Which brought us to what the next pair would be. We talked about various ways of introducing mixed couching, and having considered a few options (and discarded the ones that included twist, as I want to keep that for outlines only) I decided on a pair of rococco/Jap, followed by a pair of rococco, followed by a pair of Jap/rococco, and then back to Jap only. In order to accommodate this, I would unpick the most recent round of Jap, which hadn’t been plunged yet anyway. This would also help to address the gappiness I just mentioned. Unfortunately it does make it impossible to do a turn instead of plunging when going down into the leg, as each of the three pairs is different.
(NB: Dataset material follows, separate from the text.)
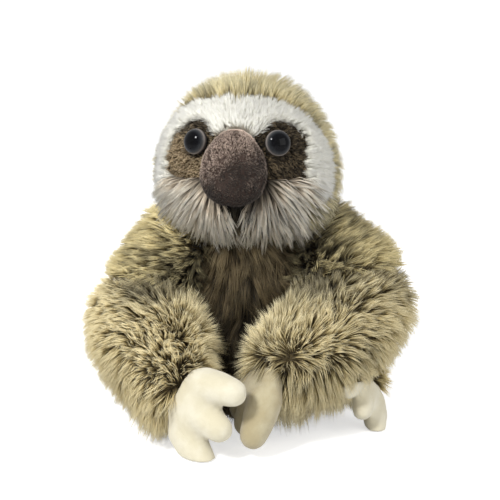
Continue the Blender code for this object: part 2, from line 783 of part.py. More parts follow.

When I wrote up my notes after the meeting with this in mind, I had a look at Bruce’s haunch and how much of it has already been filled. I don’t want the mixed couching to get too close to the central area of chipping, and I do want some Jap turnings, so I will take out (in fact by the time you read this I will have taken out) two pairs of Jap, even though that means undoing the secured ends on the last but one pair and “unplunging” them. This will make the position of the three mixed pairs within the leg a bit more balanced, and with a bit of luck still leave a sharp turn when I get back to Jap-only.
Finally, a brief note on online classes. So far I have felt absolutely no inclination to do some or all of my Certificate online; has this one-hour consultation changed my mind? Even though this meeting was very effective in sorting out issues I needed help and advice on, no. There were difficulties. Zoom froze every now and then, and it was difficult to know how much of the previous conversation had been missed, so we would either repeat what the other had already heard, or not repeat enough. It also rather interrupts the flow of your thoughts when you have to keep going back a bit. A Whatsapp video call, which I wanted to use to show Angela close-ups of the work while moving the camera around (more informative than still pictures when trying to show texture, especially in goldwork), wouldn’t connect properly. You might say these are technical problems, and if everything works 100% as it should these classes would be fine. And if that could be guaranteed I could see myself taking the odd online class. But computers and internet connections hardly ever work 100% as they should, so the problems I had today would almost certainly also turn up in a day class. No, for the time being I’ll stick with face-to-face classes as much as I can. Roll on 24th April!